YOUR TASK:
Exactly the lines from the line with "Turn this picture" to the line with "import Sketcher" should be extracted, both included, with no other lines.

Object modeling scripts
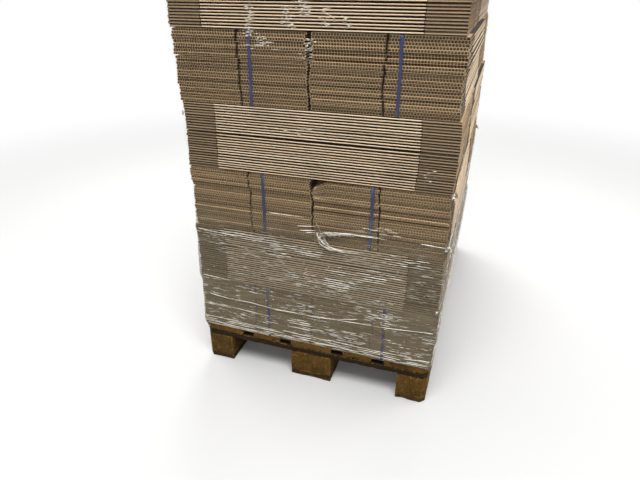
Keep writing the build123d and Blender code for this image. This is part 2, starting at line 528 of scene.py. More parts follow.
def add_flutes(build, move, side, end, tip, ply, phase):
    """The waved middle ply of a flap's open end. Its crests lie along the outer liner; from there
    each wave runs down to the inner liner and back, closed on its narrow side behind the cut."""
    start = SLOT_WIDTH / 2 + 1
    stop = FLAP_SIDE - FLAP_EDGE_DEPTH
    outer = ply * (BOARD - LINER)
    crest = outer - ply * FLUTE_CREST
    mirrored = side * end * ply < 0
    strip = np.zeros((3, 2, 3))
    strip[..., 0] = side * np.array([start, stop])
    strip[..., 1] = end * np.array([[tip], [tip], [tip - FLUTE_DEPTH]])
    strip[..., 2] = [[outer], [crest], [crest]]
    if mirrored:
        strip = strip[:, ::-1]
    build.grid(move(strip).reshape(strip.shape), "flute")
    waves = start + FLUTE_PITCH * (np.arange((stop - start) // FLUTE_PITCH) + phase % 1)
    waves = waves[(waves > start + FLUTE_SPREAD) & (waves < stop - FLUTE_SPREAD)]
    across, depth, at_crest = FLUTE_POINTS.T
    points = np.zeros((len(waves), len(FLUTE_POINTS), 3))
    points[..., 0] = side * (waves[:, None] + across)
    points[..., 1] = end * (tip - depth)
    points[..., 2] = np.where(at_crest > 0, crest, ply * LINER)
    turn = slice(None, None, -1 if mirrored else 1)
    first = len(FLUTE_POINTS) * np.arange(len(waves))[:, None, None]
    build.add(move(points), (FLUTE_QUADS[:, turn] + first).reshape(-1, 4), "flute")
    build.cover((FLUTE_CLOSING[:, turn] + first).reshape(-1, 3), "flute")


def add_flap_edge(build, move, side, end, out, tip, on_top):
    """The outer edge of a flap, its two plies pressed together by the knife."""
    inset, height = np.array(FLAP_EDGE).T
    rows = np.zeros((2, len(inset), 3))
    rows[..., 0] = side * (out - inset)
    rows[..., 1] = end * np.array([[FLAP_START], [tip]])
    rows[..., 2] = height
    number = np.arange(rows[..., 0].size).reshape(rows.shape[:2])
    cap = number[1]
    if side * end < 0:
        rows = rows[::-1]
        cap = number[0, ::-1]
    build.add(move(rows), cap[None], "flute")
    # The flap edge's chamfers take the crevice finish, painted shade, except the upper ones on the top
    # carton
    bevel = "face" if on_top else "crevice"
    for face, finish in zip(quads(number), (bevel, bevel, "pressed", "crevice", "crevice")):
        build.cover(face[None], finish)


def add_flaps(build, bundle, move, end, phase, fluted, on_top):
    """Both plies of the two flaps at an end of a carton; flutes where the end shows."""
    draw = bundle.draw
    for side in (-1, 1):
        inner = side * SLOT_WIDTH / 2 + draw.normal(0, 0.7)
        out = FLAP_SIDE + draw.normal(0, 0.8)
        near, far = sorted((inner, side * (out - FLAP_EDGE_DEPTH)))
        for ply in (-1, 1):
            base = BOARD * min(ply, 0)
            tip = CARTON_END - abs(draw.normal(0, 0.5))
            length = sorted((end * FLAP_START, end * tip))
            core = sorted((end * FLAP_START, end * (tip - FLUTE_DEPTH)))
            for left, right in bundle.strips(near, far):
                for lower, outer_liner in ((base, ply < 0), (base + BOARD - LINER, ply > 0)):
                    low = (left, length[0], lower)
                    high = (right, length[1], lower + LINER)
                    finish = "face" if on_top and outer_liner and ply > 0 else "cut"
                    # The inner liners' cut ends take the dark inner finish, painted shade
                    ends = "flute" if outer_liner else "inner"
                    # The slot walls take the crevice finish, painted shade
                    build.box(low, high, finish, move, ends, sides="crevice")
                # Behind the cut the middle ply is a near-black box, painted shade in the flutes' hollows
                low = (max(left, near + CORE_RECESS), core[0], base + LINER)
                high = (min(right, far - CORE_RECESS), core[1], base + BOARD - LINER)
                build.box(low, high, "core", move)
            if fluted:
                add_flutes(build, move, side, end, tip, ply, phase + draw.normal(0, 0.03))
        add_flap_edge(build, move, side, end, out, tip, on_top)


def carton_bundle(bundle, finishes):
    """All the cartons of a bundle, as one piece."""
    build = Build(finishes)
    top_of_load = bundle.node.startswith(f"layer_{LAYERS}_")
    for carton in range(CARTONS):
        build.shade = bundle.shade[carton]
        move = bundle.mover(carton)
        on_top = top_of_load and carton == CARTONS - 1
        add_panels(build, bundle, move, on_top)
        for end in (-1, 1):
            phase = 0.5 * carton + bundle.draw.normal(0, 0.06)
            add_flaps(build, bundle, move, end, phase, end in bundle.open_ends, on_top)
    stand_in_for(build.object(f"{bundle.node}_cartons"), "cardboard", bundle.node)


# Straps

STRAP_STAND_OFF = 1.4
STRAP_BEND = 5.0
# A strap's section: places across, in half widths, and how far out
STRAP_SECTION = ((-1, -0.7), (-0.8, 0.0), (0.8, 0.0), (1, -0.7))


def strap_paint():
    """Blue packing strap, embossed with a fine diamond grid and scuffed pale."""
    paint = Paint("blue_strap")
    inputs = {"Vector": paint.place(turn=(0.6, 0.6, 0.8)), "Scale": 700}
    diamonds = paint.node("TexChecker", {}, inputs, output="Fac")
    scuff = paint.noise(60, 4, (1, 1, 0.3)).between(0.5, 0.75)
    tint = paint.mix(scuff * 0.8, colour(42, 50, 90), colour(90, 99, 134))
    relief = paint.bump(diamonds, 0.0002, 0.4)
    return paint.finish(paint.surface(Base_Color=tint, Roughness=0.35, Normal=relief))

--

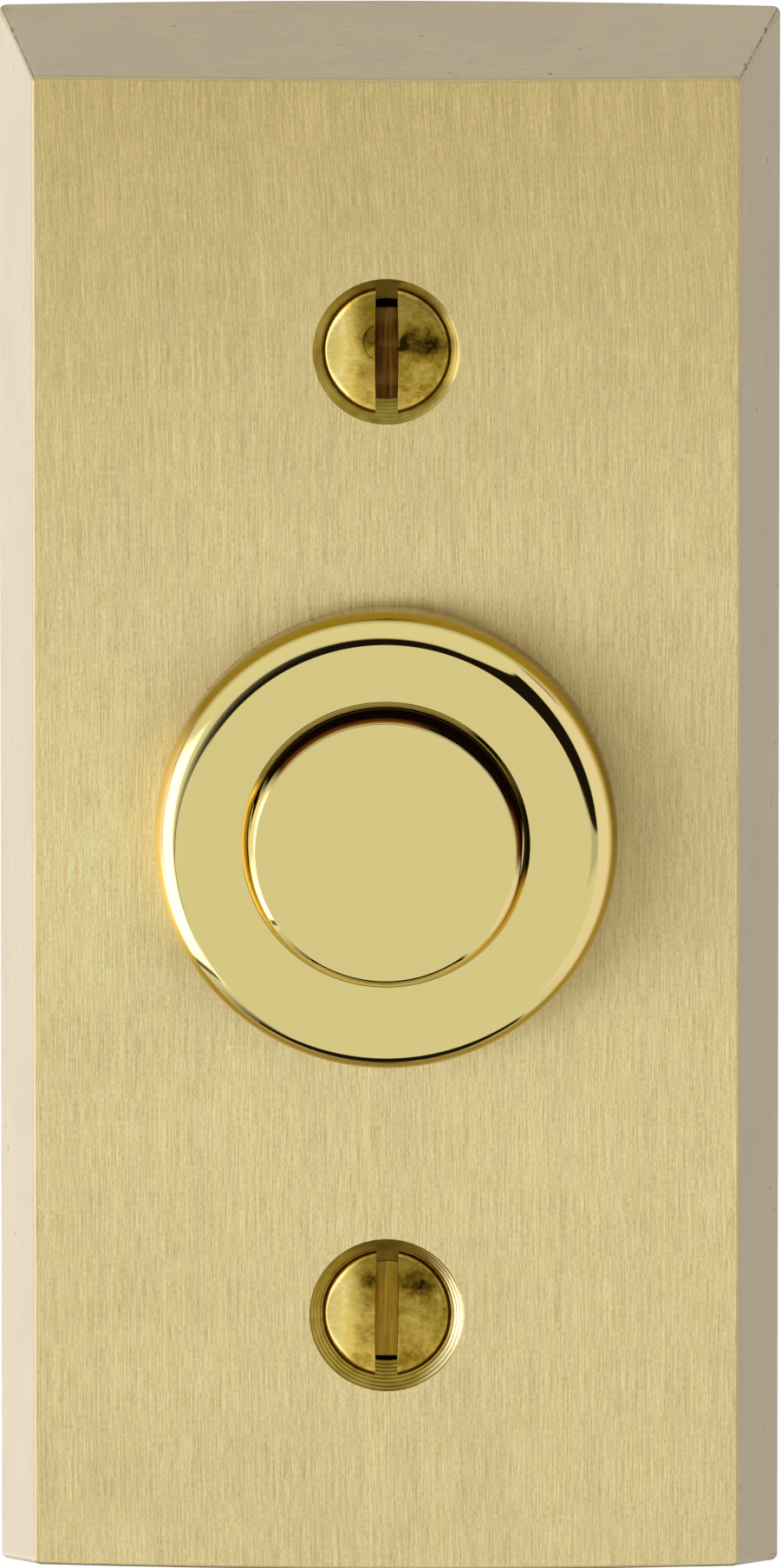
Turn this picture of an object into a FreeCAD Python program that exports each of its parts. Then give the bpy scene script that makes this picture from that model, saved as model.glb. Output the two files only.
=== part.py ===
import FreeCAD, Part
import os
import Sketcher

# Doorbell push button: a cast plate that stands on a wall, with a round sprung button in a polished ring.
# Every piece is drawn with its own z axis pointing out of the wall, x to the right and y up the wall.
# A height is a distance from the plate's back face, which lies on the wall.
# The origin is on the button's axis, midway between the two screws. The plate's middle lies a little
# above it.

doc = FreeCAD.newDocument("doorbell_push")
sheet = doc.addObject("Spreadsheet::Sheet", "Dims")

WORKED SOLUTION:
Turn this picture of an object into a FreeCAD Python program that exports each of its parts. Then give the bpy scene script that makes this picture from that model, saved as model.glb. Output the two files only.
=== part.py ===
import FreeCAD, Part
import os
import Sketcher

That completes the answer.